13. If your child still resists, get them giggling about toothbrushing to help work out their feelings about it. Do this during the day, at a time when you aren’t actually brushing and your child feels more relaxed. For instance, make a game of letting them brush your teeth to reverse the power dynamic. This can get them giggling, which releases the same pent-up emotions as crying does.
14. Consider skipping the toothpaste. Most dentists say that’s fine at this age, and since most kids don’t like toothpaste, you might experiment to see if that makes your child more receptive to brushing. The other option is to buy a bunch of kids’ toothpaste (Tom’s of Maine brand, for instance, prides itself on more natural ingredients), one after the other, trying them and giving your child choices. Maybe they will love one and that will give them added incentive.

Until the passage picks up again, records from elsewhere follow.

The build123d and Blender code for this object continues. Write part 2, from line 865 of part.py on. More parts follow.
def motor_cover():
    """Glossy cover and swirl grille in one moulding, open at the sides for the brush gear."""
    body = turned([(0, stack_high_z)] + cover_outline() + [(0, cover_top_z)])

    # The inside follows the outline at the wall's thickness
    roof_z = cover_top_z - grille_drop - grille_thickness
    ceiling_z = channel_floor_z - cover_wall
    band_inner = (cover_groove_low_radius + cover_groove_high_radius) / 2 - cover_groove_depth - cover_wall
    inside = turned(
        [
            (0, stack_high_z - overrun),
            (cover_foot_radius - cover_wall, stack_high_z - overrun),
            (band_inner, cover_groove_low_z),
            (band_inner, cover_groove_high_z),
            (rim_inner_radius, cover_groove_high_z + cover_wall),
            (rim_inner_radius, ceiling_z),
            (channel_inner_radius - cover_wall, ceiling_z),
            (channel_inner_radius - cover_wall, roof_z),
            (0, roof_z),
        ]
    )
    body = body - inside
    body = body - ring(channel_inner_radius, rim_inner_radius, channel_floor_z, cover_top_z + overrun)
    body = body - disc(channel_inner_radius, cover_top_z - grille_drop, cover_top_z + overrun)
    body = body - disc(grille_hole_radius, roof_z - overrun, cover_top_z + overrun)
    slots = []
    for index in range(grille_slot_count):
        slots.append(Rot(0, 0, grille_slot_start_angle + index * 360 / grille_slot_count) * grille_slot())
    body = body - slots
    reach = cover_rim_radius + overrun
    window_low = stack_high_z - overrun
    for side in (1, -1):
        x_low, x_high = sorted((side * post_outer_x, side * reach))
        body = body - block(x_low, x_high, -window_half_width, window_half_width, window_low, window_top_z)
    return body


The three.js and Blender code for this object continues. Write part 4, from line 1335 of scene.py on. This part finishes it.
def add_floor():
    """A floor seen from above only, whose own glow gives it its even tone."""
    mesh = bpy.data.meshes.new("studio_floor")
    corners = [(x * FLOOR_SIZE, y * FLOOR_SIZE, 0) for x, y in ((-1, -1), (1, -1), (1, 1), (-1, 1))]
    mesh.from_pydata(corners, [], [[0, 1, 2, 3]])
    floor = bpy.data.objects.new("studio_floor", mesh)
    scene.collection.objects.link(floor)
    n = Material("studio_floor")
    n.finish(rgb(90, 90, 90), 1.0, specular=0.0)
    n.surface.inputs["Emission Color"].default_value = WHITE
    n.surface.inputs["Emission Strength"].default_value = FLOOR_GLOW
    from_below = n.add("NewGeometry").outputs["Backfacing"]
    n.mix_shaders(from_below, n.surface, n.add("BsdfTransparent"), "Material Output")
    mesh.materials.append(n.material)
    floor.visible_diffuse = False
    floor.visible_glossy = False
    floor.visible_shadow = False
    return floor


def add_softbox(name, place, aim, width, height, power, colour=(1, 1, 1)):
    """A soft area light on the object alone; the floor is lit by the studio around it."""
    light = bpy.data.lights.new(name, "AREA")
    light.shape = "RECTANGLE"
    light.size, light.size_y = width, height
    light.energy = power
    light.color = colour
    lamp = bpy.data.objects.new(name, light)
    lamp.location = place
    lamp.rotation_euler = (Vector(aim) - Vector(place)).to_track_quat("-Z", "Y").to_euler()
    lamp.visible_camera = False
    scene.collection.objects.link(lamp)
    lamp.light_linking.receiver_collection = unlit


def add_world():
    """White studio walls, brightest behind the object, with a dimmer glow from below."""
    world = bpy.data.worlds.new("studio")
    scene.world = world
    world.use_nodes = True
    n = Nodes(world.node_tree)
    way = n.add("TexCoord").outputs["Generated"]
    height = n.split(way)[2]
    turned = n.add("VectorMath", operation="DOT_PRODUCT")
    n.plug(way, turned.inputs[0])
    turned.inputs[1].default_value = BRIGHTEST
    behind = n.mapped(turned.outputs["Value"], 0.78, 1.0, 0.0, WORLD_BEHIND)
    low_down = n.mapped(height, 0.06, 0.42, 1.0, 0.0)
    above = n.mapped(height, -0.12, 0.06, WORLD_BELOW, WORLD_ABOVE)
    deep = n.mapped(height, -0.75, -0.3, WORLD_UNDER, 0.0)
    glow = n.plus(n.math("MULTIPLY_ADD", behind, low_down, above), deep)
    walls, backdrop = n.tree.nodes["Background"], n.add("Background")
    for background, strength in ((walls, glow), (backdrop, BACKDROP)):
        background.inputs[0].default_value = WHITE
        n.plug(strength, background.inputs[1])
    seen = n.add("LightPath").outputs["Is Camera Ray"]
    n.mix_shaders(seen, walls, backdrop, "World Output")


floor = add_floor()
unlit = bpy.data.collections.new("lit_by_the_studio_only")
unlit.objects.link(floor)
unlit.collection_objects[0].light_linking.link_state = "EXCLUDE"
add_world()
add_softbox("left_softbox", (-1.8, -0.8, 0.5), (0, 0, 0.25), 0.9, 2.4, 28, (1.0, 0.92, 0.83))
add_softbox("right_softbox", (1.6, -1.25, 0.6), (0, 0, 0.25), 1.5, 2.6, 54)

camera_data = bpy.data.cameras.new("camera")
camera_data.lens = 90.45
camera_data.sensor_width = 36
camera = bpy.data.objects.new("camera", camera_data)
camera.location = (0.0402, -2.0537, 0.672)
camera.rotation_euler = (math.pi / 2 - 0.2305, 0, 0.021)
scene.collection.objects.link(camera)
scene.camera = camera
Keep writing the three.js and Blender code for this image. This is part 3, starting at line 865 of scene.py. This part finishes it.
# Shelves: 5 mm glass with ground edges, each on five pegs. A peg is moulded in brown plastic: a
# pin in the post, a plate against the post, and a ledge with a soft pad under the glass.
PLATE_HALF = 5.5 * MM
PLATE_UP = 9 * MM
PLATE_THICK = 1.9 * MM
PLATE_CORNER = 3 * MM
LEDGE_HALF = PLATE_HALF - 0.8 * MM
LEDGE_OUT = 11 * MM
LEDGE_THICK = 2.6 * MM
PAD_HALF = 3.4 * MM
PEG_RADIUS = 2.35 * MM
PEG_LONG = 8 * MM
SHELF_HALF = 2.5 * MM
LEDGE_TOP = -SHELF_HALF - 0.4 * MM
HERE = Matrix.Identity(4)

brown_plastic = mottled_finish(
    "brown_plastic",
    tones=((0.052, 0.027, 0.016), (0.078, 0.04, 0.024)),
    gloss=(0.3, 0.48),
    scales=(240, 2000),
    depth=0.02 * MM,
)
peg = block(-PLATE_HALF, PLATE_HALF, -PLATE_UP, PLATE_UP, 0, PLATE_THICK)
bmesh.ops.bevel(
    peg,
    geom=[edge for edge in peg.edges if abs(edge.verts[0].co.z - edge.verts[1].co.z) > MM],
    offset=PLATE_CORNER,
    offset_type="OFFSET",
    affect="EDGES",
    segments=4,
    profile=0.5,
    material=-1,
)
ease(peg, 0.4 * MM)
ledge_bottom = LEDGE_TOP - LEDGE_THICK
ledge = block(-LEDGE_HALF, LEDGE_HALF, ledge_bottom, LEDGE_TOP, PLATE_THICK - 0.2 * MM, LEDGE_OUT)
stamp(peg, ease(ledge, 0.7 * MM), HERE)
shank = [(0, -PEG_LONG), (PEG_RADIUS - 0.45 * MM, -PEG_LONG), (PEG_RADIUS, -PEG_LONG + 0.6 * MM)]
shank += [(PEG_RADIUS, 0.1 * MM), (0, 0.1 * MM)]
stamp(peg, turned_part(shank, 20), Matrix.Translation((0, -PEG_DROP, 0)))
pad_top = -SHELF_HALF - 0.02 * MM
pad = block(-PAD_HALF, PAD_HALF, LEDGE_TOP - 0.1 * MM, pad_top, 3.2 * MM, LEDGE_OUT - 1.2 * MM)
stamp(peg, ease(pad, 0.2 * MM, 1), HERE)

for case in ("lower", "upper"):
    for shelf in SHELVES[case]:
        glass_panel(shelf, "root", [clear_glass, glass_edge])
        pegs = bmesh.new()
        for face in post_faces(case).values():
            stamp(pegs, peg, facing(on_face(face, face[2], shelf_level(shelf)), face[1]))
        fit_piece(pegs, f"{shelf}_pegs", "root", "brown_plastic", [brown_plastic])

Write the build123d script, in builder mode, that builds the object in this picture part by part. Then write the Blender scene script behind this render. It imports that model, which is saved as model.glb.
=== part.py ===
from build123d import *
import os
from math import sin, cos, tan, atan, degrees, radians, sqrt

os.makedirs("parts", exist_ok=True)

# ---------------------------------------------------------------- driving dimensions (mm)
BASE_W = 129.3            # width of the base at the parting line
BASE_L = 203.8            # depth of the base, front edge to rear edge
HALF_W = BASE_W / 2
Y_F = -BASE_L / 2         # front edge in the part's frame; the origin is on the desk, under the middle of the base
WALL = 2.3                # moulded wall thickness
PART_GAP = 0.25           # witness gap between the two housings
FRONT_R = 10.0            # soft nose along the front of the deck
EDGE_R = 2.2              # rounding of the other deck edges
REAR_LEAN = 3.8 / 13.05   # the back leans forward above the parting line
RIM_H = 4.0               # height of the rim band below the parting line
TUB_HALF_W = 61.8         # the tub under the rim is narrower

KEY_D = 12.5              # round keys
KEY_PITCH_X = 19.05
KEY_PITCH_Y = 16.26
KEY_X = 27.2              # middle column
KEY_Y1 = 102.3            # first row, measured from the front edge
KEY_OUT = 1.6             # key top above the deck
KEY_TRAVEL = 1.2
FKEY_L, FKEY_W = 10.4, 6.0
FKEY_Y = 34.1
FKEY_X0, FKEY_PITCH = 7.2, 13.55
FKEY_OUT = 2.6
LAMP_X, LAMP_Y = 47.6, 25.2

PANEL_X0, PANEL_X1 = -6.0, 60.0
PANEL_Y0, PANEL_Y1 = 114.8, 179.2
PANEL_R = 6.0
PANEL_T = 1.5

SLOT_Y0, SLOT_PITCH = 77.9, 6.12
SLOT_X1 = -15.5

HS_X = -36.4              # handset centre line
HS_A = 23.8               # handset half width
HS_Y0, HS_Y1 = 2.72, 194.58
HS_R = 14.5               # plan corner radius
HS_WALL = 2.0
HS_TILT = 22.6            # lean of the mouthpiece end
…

15. Distract and cede control wherever possible. It can be very helpful to let the child hold a different toothbrush (or even one in each of their hands) while you brush their teeth. Let them be in charge of everything you can when it comes to brushing — the toothbrush they choose, the toothpaste (or not), the song, how many times you have to jump up and down before they are done, etc. Many parents say that simultaneously letting the little one brush their teeth while the parents brush them is the best distraction.
If your child resists, don’t get into a power struggle. Just “play” toothbrushing a little bit using the games above — for instance, brushing their elbow — so they understand it is still on the agenda. This practice will also give your child a chance to work out some of their resistance by giggling about your game. Then try again the following night.